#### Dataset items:
----------

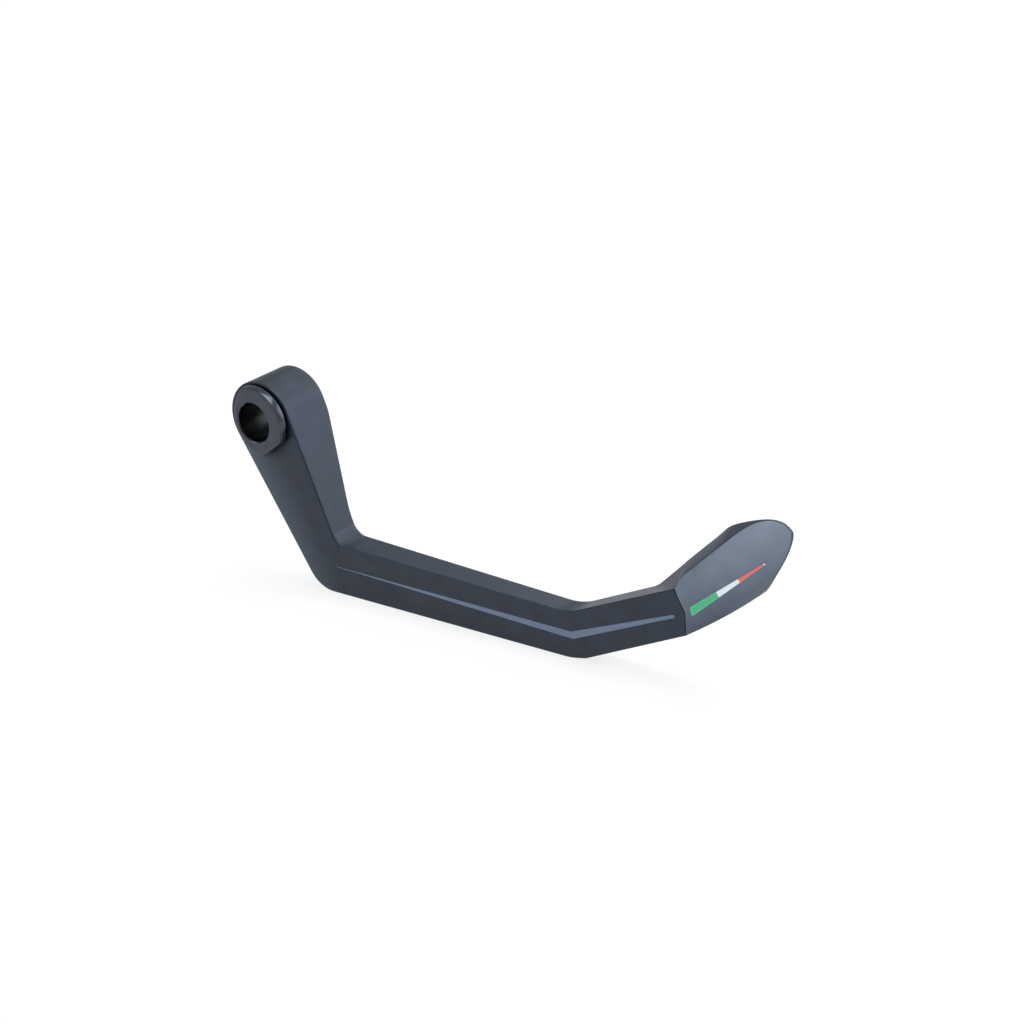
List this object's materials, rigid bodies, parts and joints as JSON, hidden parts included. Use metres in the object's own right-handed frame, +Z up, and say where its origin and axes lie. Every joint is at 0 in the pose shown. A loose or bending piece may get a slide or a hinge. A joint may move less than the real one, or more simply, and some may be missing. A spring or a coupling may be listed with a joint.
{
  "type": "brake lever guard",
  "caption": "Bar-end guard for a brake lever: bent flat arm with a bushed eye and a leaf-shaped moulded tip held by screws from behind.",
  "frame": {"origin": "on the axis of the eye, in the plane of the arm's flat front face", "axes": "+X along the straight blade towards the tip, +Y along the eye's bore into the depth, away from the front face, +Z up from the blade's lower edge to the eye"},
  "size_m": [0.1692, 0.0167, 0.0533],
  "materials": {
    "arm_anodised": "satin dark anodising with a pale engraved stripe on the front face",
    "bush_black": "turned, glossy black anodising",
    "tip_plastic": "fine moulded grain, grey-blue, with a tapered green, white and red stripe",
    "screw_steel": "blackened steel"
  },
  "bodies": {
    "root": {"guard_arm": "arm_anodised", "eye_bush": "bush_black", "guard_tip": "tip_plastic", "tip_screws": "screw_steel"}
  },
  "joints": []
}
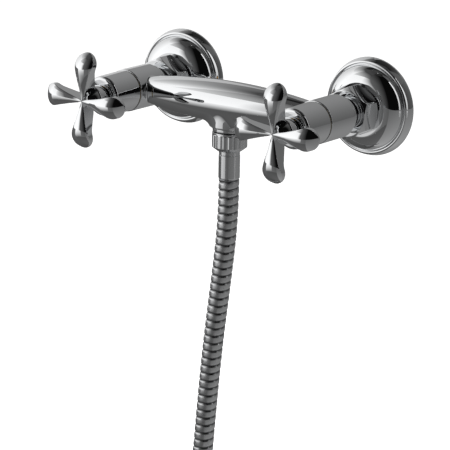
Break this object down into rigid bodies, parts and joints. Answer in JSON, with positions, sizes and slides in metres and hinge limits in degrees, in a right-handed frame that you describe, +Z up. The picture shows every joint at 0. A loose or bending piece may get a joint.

----------

#### Your goal:
Write out every record shown above, word for word.

#### Task output:
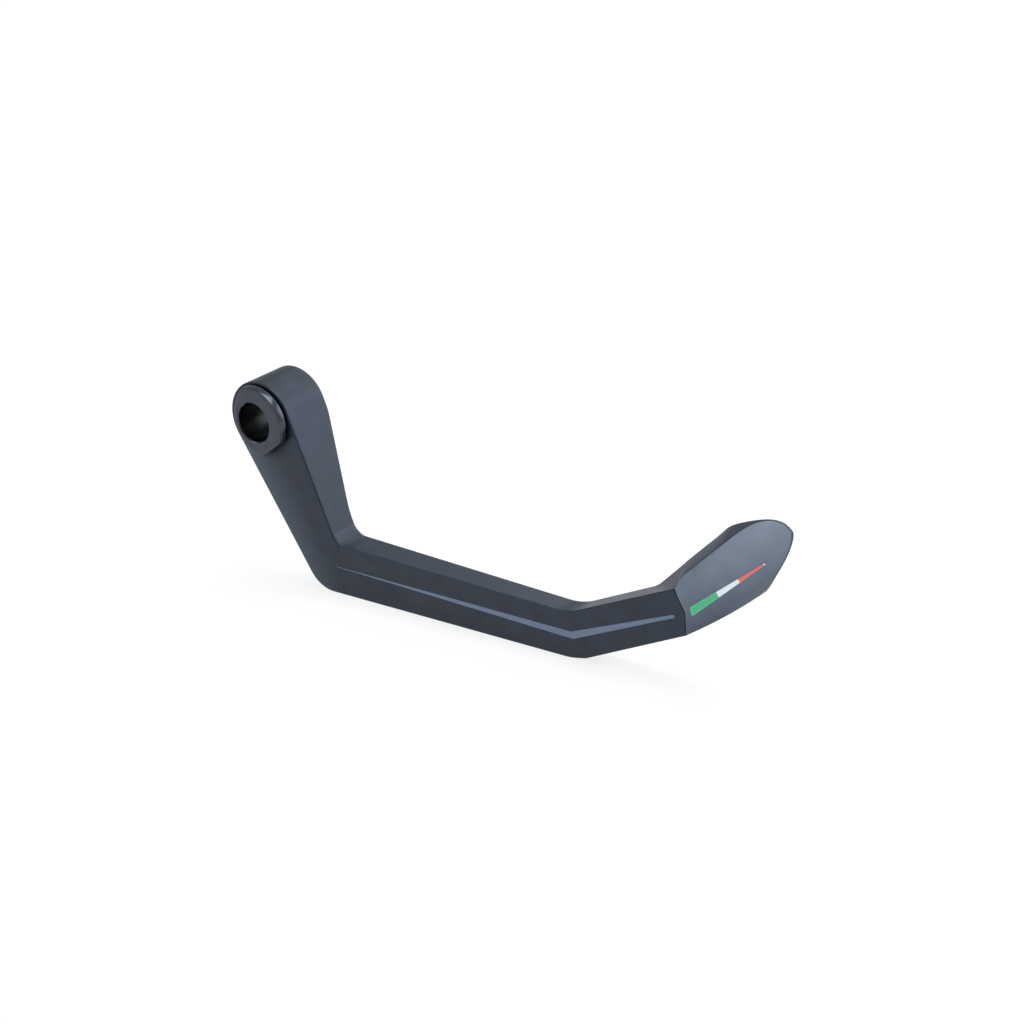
List this object's materials, rigid bodies, parts and joints as JSON, hidden parts included. Use metres in the object's own right-handed frame, +Z up, and say where its origin and axes lie. Every joint is at 0 in the pose shown. A loose or bending piece may get a slide or a hinge. A joint may move less than the real one, or more simply, and some may be missing. A spring or a coupling may be listed with a joint.
{
  "type": "brake lever guard",
  "caption": "Bar-end guard for a brake lever: bent flat arm with a bushed eye and a leaf-shaped moulded tip held by screws from behind.",
  "frame": {"origin": "on the axis of the eye, in the plane of the arm's flat front face", "axes": "+X along the straight blade towards the tip, +Y along the eye's bore into the depth, away from the front face, +Z up from the blade's lower edge to the eye"},
  "size_m": [0.1692, 0.0167, 0.0533],
  "materials": {
    "arm_anodised": "satin dark anodising with a pale engraved stripe on the front face",
    "bush_black": "turned, glossy black anodising",
    "tip_plastic": "fine moulded grain, grey-blue, with a tapered green, white and red stripe",
    "screw_steel": "blackened steel"
  },
  "bodies": {
    "root": {"guard_arm": "arm_anodised", "eye_bush": "bush_black", "guard_tip": "tip_plastic", "tip_screws": "screw_steel"}
  },
  "joints": []
}
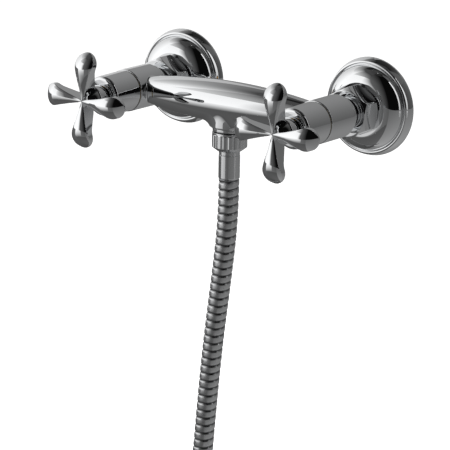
Break this object down into rigid bodies, parts and joints. Answer in JSON, with positions, sizes and slides in metres and hinge limits in degrees, in a right-handed frame that you describe, +Z up. The picture shows every joint at 0. A loose or bending piece may get a joint.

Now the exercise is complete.